**What needs to be done:**
Copy out all of the material exactly.

########################################

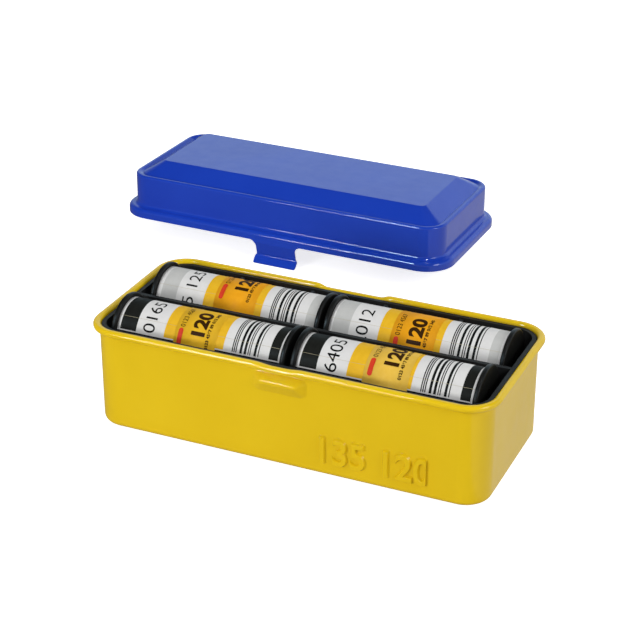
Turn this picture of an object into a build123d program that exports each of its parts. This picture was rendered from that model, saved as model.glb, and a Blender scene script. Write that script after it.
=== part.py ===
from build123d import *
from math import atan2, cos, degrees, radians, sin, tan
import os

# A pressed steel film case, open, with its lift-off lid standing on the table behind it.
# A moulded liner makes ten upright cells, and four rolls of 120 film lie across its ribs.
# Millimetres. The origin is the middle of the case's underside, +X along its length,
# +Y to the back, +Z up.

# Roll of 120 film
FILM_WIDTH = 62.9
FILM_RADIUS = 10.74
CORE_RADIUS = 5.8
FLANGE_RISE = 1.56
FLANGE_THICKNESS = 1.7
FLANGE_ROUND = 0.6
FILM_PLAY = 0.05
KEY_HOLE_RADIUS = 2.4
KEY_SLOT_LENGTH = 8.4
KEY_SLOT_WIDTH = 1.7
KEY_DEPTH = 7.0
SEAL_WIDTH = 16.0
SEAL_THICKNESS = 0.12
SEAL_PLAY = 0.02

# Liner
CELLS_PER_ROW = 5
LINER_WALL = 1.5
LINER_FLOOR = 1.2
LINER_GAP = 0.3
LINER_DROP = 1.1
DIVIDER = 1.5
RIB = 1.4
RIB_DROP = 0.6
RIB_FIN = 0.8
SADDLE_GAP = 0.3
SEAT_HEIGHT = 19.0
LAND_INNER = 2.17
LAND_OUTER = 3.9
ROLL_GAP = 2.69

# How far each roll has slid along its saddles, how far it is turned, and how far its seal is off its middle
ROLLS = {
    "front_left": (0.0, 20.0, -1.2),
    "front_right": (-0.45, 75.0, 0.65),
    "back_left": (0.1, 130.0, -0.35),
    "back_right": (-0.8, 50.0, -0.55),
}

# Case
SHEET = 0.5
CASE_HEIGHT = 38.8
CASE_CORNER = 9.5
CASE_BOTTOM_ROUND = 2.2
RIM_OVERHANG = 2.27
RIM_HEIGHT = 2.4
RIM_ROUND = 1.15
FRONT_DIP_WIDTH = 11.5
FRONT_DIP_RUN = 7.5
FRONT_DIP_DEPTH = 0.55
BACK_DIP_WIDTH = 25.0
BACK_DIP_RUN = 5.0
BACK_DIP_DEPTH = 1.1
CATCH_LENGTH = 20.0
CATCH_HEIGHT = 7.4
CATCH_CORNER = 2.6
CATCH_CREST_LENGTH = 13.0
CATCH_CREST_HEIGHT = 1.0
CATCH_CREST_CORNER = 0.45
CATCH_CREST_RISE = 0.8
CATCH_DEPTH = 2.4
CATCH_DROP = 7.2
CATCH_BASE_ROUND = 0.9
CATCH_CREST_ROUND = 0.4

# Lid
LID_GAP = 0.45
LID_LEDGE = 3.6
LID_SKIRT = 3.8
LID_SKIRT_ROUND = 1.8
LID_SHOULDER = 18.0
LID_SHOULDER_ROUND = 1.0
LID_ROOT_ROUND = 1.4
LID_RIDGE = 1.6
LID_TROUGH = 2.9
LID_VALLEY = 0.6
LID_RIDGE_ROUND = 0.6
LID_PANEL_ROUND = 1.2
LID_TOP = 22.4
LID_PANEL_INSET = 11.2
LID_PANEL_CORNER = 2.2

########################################

**Written reply:**
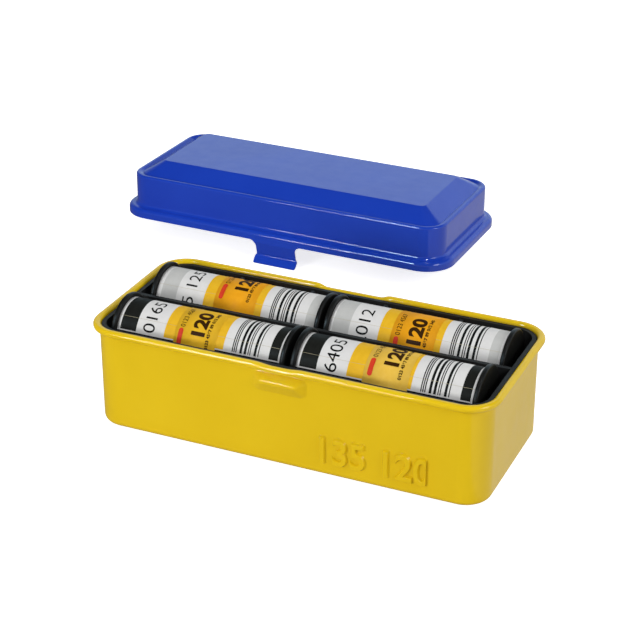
Turn this picture of an object into a build123d program that exports each of its parts. This picture was rendered from that model, saved as model.glb, and a Blender scene script. Write that script after it.
=== part.py ===
from build123d import *
from math import atan2, cos, degrees, radians, sin, tan
import os

# A pressed steel film case, open, with its lift-off lid standing on the table behind it.
# A moulded liner makes ten upright cells, and four rolls of 120 film lie across its ribs.
# Millimetres. The origin is the middle of the case's underside, +X along its length,
# +Y to the back, +Z up.

# Roll of 120 film
FILM_WIDTH = 62.9
FILM_RADIUS = 10.74
CORE_RADIUS = 5.8
FLANGE_RISE = 1.56
FLANGE_THICKNESS = 1.7
FLANGE_ROUND = 0.6
FILM_PLAY = 0.05
KEY_HOLE_RADIUS = 2.4
KEY_SLOT_LENGTH = 8.4
KEY_SLOT_WIDTH = 1.7
KEY_DEPTH = 7.0
SEAL_WIDTH = 16.0
SEAL_THICKNESS = 0.12
SEAL_PLAY = 0.02

# Liner
CELLS_PER_ROW = 5
LINER_WALL = 1.5
LINER_FLOOR = 1.2
LINER_GAP = 0.3
LINER_DROP = 1.1
DIVIDER = 1.5
RIB = 1.4
RIB_DROP = 0.6
RIB_FIN = 0.8
SADDLE_GAP = 0.3
SEAT_HEIGHT = 19.0
LAND_INNER = 2.17
LAND_OUTER = 3.9
ROLL_GAP = 2.69

# How far each roll has slid along its saddles, how far it is turned, and how far its seal is off its middle
ROLLS = {
    "front_left": (0.0, 20.0, -1.2),
    "front_right": (-0.45, 75.0, 0.65),
    "back_left": (0.1, 130.0, -0.35),
    "back_right": (-0.8, 50.0, -0.55),
}

# Case
SHEET = 0.5
CASE_HEIGHT = 38.8
CASE_CORNER = 9.5
CASE_BOTTOM_ROUND = 2.2
RIM_OVERHANG = 2.27
RIM_HEIGHT = 2.4
RIM_ROUND = 1.15
FRONT_DIP_WIDTH = 11.5
FRONT_DIP_RUN = 7.5
FRONT_DIP_DEPTH = 0.55
BACK_DIP_WIDTH = 25.0
BACK_DIP_RUN = 5.0
BACK_DIP_DEPTH = 1.1
CATCH_LENGTH = 20.0
CATCH_HEIGHT = 7.4
CATCH_CORNER = 2.6
CATCH_CREST_LENGTH = 13.0
CATCH_CREST_HEIGHT = 1.0
CATCH_CREST_CORNER = 0.45
CATCH_CREST_RISE = 0.8
CATCH_DEPTH = 2.4
CATCH_DROP = 7.2
CATCH_BASE_ROUND = 0.9
CATCH_CREST_ROUND = 0.4

# Lid
LID_GAP = 0.45
LID_LEDGE = 3.6
LID_SKIRT = 3.8
LID_SKIRT_ROUND = 1.8
LID_SHOULDER = 18.0
LID_SHOULDER_ROUND = 1.0
LID_ROOT_ROUND = 1.4
LID_RIDGE = 1.6
LID_TROUGH = 2.9
LID_VALLEY = 0.6
LID_RIDGE_ROUND = 0.6
LID_PANEL_ROUND = 1.2
LID_TOP = 22.4
LID_PANEL_INSET = 11.2
LID_PANEL_CORNER = 2.2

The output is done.